Recent enhancements include better text analytics, a greater variety of charts for building visual dashboards and more sophisticated algorithms for analyzing time series data.
The BigML dashboard offers all of the basic tools for data science for identifying correlations that can form the foundation for more complex work with machine learning. Their Deepnets, for instance, offers sophisticated mechanism for testing and optimizing more elaborate neural networks. The quality of the model can be compared to other algorithms with a standardized comparison framework that helps you choose between classic data science and more sophisticated machine learning.
BigML’s dashboard runs in your browser, and its analysis runs either in the BigML cloud or in an installation in your server room.

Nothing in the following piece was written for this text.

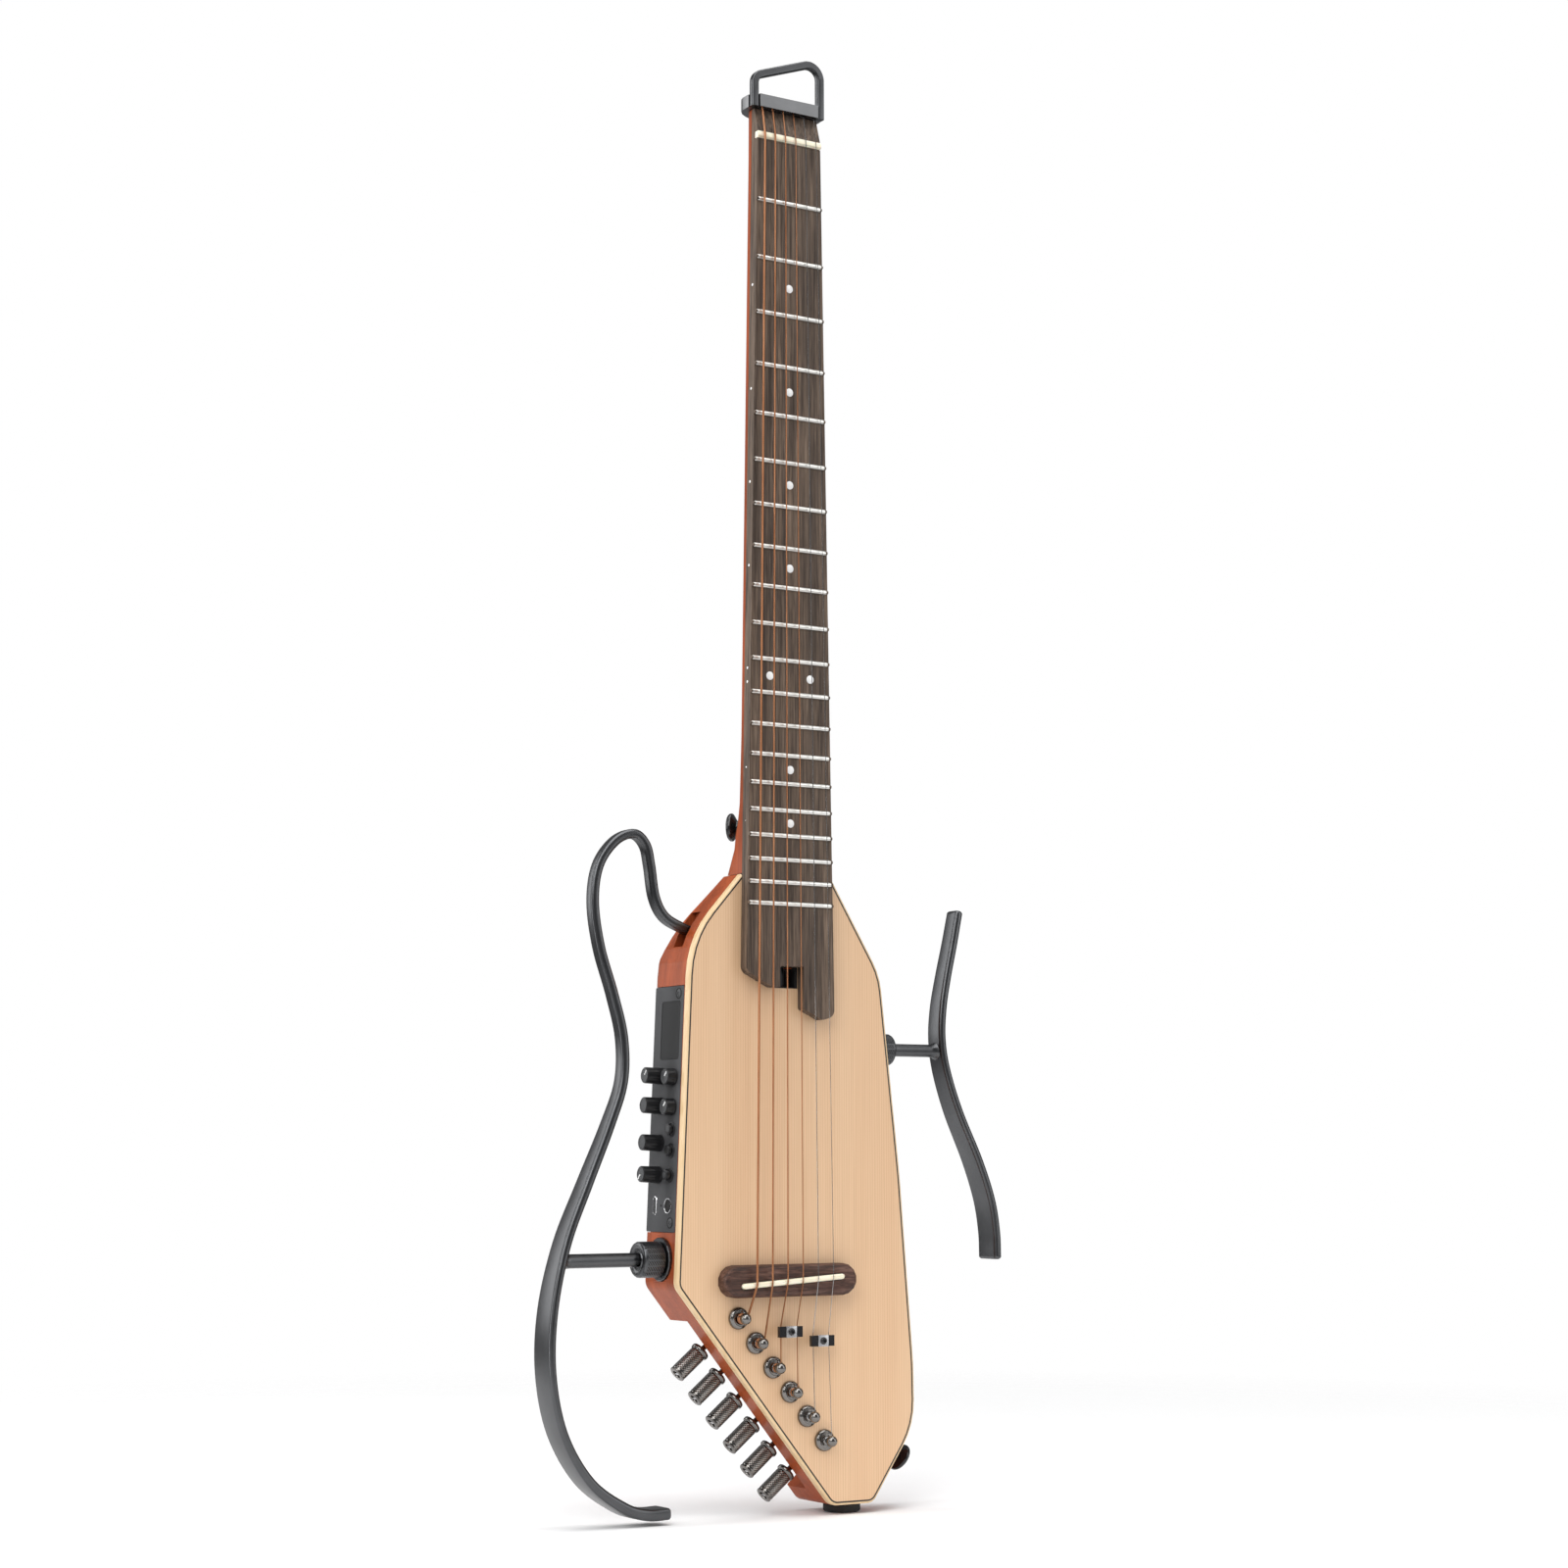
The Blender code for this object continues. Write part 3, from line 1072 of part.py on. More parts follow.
def socket(name, seat_x, z, side, ring_radius, ring_thickness, strut_radius):
    """A flanged socket let into the body, with a stud for the collar and a blind bore for the strut."""
    flange = BARREL_DEPTH
    face = flange + ring_thickness
    bore = bearing_radius(strut_radius, ROUND_SIDES)
    profile = [
        (0, SOCKET_BARREL_RADIUS), (flange, SOCKET_BARREL_RADIUS),
        (flange, ring_radius), (face - 0.4, ring_radius),
        (face, ring_radius - 0.4), (face, STUD_RADIUS), (face + STUD_LENGTH, STUD_RADIUS),
        (face + STUD_LENGTH, bore), (2.0, bore),
    ]
    start = Vector((seat_x + side * (TOUCH_GAP - BARREL_DEPTH), FRAME_AXIS_Y, z))
    solid(name, turned(profile, start, X_AXIS * side, ROUND_SIDES), "gunmetal")
    return seat_x + side * (TOUCH_GAP + ring_thickness)


def collar(name, face_x, z, side, radius, length, strut_radius):
    stud, strut = bearing_radius(STUD_RADIUS, ROUND_SIDES), bearing_radius(strut_radius, ROUND_SIDES)
    inside = STUD_LENGTH + TOUCH_GAP
    profile = [
        (0, stud), (0, radius - 0.7), (0.7, radius), (length - 1.0, radius), (length, radius - 1.0),
        (length, radius - 2.4), (length - 0.5, radius - 2.8), (length - 0.5, strut), (inside, strut),
        (inside, stud),
    ]
    start = Vector((face_x + side * TOUCH_GAP, FRAME_AXIS_Y, z))
    solid(name, ring(profile, start, X_AXIS * side, ROUND_SIDES), "gunmetal", start)


def make_left_frame():
    face = socket("left_socket", LEFT_SEAT_X, LEFT_STRUT_Z, -1, RING_RADIUS, RING_THICKNESS, STRUT_RADIUS)
    collar("left_collar_nut", face, LEFT_STRUT_Z, -1, COLLAR_RADIUS, COLLAR_LENGTH, STRUT_RADIUS)
    start = Vector((LEFT_SEAT_X + BARREL_DEPTH - 3.5, FRAME_AXIS_Y, LEFT_STRUT_Z))
    frame = solid("left_frame", bent_bar(smooth_points(LEFT_BAR, 2), FRAME_AXIS_Y), "gunmetal", start)
    reach = start.x - bar_x_at(LEFT_BAR, LEFT_STRUT_Z)
    strut = [(0, STRUT_RADIUS - 0.6), (0.6, STRUT_RADIUS), (reach, STRUT_RADIUS)]
    join(frame, "strut", turned(strut, start, -X_AXIS, ROUND_SIDES))


def make_right_rest():
    face = socket("right_socket", RIGHT_SEAT_X, RIGHT_STRUT_Z, 1, RIGHT_RING_RADIUS, RIGHT_RING_THICKNESS,
                  RIGHT_STRUT_RADIUS)
    collar("right_collar_nut", face, RIGHT_STRUT_Z, 1, RIGHT_COLLAR_RADIUS, RIGHT_COLLAR_LENGTH,
           RIGHT_STRUT_RADIUS)
    start = Vector((RIGHT_SEAT_X - BARREL_DEPTH + 3.5, FRAME_AXIS_Y, RIGHT_STRUT_Z))
    rest = solid("right_rest", bent_bar(smooth_points(RIGHT_BAR, 2), FRAME_AXIS_Y), "gunmetal", start)
    reach = bar_x_at(RIGHT_BAR, RIGHT_STRUT_Z) - start.x
    strut = [(0, RIGHT_STRUT_RADIUS - 0.6), (0.6, RIGHT_STRUT_RADIUS), (reach, RIGHT_STRUT_RADIUS)]
    join(rest, "strut", turned(strut, start, X_AXIS, ROUND_SIDES))


def bar_x_at(stations, z):
    """Where a bar's centre line crosses this height, at its point furthest from the body."""
    points = smooth_points(stations, 8)
    return max((p for p in points if abs(p[1] - z) < 4), key=lambda p: abs(p[0]) - 2 * abs(p[1] - z))[0]


# ---------------------------------------------------------------- strap buttons, foot

def upper_strap_place():
    axis = Vector((-math.sin(UPPER_STRAP_TILT), math.cos(UPPER_STRAP_TILT), 0))
    return Vector((0, SOUNDBOARD_Y, UPPER_STRAP_Z)) + axis * UPPER_STRAP_SEAT, axis


def make_strap_buttons():
    r, tall = STRAP_BUTTON_RADIUS, STRAP_BUTTON_HEIGHT
    profile = [
        (0, 5.2), (1.2, 5.2), (3.6, 3.5), (tall - 5.5, 3.7), (tall - 3.4, r - 0.7), (tall - 2.4, r),
        (tall - 0.9, r - 0.5), (tall, r - 2.6), (tall, 2.4), (tall - 0.7, 1.6),
    ]
    base, axis = upper_strap_place()
    solid("strap_button_upper", turned(profile, base, axis), "gloss_black")
    low, high = Vector(OUTLINE[4][:2]), Vector(OUTLINE[5][:2])
    spot = low.lerp(high, LOWER_STRAP_FRACTION)
    edge = (high - low).normalized()
    outward = Vector((edge.y, 0, -edge.x))
    base = Vector((spot.x, STRAP_Y, spot.y)) + outward * TOUCH_GAP
    solid("strap_button_lower", turned(profile, base, outward), "gloss_black")


def make_foot():
    top = OUTLINE[3][1] - TOUCH_GAP
    r = FOOT_RADIUS
    solid("tail_foot", turned([(0, r - 0.3), (FOOT_HEIGHT - 0.8, r), (FOOT_HEIGHT, r - 0.8)],
                              (FOOT_X, STRAP_Y, top), -Z_AXIS, 20), "rubber")


def build():
    clear_scene()
    make_body()
    make_back_cover()
    make_neck()
    make_truss_rod()
    make_fretboard()
    make_nut()
    make_soundboard()
    make_binding()
    make_bridge()
    make_saddle()
    make_head_clamp()
    make_head_loop()
    make_strings()
    make_retainers()
    make_tuners()
    make_panel()
    make_display()
    make_circuit_board()
    make_battery()
    make_dials()
    make_buttons()
    make_left_frame()
    make_right_rest()
    make_strap_buttons()
    make_foot()


build()
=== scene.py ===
"""Headless travel guitar: finishes, fine fittings, studio and camera around the fixed frame."""
import json
import math

import bmesh
import bpy
from bpy.props import FloatProperty, FloatVectorProperty, PointerProperty
from mathutils import Matrix, Vector


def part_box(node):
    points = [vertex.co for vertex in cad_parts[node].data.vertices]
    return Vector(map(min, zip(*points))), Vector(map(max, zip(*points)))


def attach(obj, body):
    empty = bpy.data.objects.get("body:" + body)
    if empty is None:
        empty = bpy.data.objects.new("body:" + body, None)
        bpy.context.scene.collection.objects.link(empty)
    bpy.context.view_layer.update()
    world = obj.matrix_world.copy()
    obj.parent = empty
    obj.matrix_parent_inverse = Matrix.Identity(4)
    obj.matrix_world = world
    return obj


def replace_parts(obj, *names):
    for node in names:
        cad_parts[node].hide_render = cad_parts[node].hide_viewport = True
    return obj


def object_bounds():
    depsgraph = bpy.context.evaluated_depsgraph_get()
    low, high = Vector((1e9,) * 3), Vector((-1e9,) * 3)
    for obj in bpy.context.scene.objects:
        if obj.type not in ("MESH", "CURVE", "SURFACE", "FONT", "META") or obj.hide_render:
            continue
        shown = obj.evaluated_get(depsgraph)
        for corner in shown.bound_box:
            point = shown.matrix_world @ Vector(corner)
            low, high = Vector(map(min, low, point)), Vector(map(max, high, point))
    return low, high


bl_info = {
    "name": "Headless Travel Guitar Looks",
    "version": (1, 0, 0),
    "blender": (4, 5, 0),
    "location": "View3D > Sidebar > Guitar",
    "description": "Finishes and fine fittings for a headless travel guitar",
    "category": "Object",
}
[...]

The prices for the cloud version are set low to encourage early experimentation; there’s even a free layer. The cost is mostly determined by a limit on the size of your data set and the amount of computational resources you can invoke. The free tier will analyze up to 16MB of data using no more than two processes running in parallel. The smaller paid accounts are priced very reasonably with monthly bills as small as $30 but the costs rise as your resource needs increase.
R is not an easy language for non-programmers to use but it remains one of the most essential tools for sophisticated statistical analysis because it is so popular with the hard core data scientists. R Studio is a tool that offers a set of menus and point-and-click options for users that make it a bit easier to interact with the R layer running deep inside.
Sophisticated managers who can handle spreadsheets can use the simplest options to run basic analyses and even some complex ones. It’s still a bit more painful than it needs to be and some parts are going to confuse average users, but it’s right on the edge of being open and accessible to everyone willing to invest some time. There will still be some confusion, but it can be worth it for someone who wants to explore cutting-edge tools.